Var-Matin (Brignoles / Le Luc / Saint-Maximin)
Un téléscope virtuel pour voir les trous noirs
La Collaboration Event Horizon Telescope (EHT) permet, à l’aide de 80 instituts d’astronomie à travers le monde, de voir comment la lumière est avalée.
La “Collaboration EHT” (Event Horizon Telescope) est un instrument unique au monde, un télescope virtuel à l'échelle de la planète qui, après avoir révélé en 2019 la première « image » d’un trou noir M87*, dans une galaxie lointaine, a offert hier la première du trou noir Sagittarius A*, tapi au coeur de notre galaxie.
Lancée en 2015, cette collaboration internationale de 80 instituts d'astronomie s'est fixé un défi : observer un trou noir, par définition chose impossible puisqu’aucune lumière ne peut s'en échapper.

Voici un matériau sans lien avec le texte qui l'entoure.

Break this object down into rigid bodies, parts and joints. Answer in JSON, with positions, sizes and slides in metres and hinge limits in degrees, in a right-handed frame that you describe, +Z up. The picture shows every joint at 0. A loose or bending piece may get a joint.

L'EHT a contourné l'obstacle en arrivant à détecter le nuage de gaz et de poussière très chaud qui tourne autour du trou noir avant d'y être aspiré, à l'endroit que les astronomes appellent l'horizon des événements, la frontière immatérielle entre l'intérieur et l'extérieur du trou noir. «On voit la silhouette du trou noir sur un fond brillant de gaz et de poussière », explique Frédéric Geth, chercheur au CNRS et directeur de l'IRAM (Institut de radioastronomie millimétrique), fondé en 2015.
Avant d'en arriver là, les astronomes ont dû franchir plusieurs obstacles. Le nuage de matière ceinturant ces trous noirs n'est visible que dans une gamme bien précise d'ondes radio, dite millimétrique. Et uniquement avec un radiotélescope, une coupole ressemblant à celle qu'on utilise pour la télévision par satellite, en beaucoup plus grande. Si M87* est à 55 millions d'années-lumière de la Terre, Sgr A*, au coeur de notre galaxie, a beau être 2 000 fois plus proche, il est aussi beaucoup plus petit. Aucun radiotélescope existant n'aurait eu une résolution suffisante pour distinguer leurs silhouettes. Les scientifiques ont eu recours au principe de l'interférométrie, dans laquelle un réseau de coupoles à distance les unes des autres observe un même objet. De savants calculs exécutés avec des ordinateurs surpuissants vont combiner les données de ces télescopes comme s'ils formaient une seule coupole géante, pour fournir une image aussi proche que possible de la réalité.
Une antenne de 10 000 km
Des radiotélescopes, comme ALMA au Chili ou NOEMA en France, utilisent cette technique, mais n'auraient pu à eux seuls atteindre une sensibilité suffisante pour produire des images de M87* et Sgr A*. L'expérience EHT a poussé l'exercice encore plus loin avec l'interférométrie à très longue base (VLBI), en constituant un réseau de huit observatoires radioastronomiques s'étendant de Hawaii dans le Pacifique à l'Espagne, en passant par les États-Unis, et du Groenland au pôle Sud en passant par le Mexique et le Chili, où se trouve ALMA.
Une gageure, car il faut qu'il fasse beau au même moment sur tous les endroits du réseau. « Quand on fait ça à l'échelle du monde, on se retrouve avec une antenne immense qui a un diamètre de presque 10 000 km », précise Frédéric Geth. Avec à la clé un gain de résolution qui devrait permettre d’obtenir rapidement des images de meilleure qualité et, qui sait, un jour un petit film constitué de plusieurs images.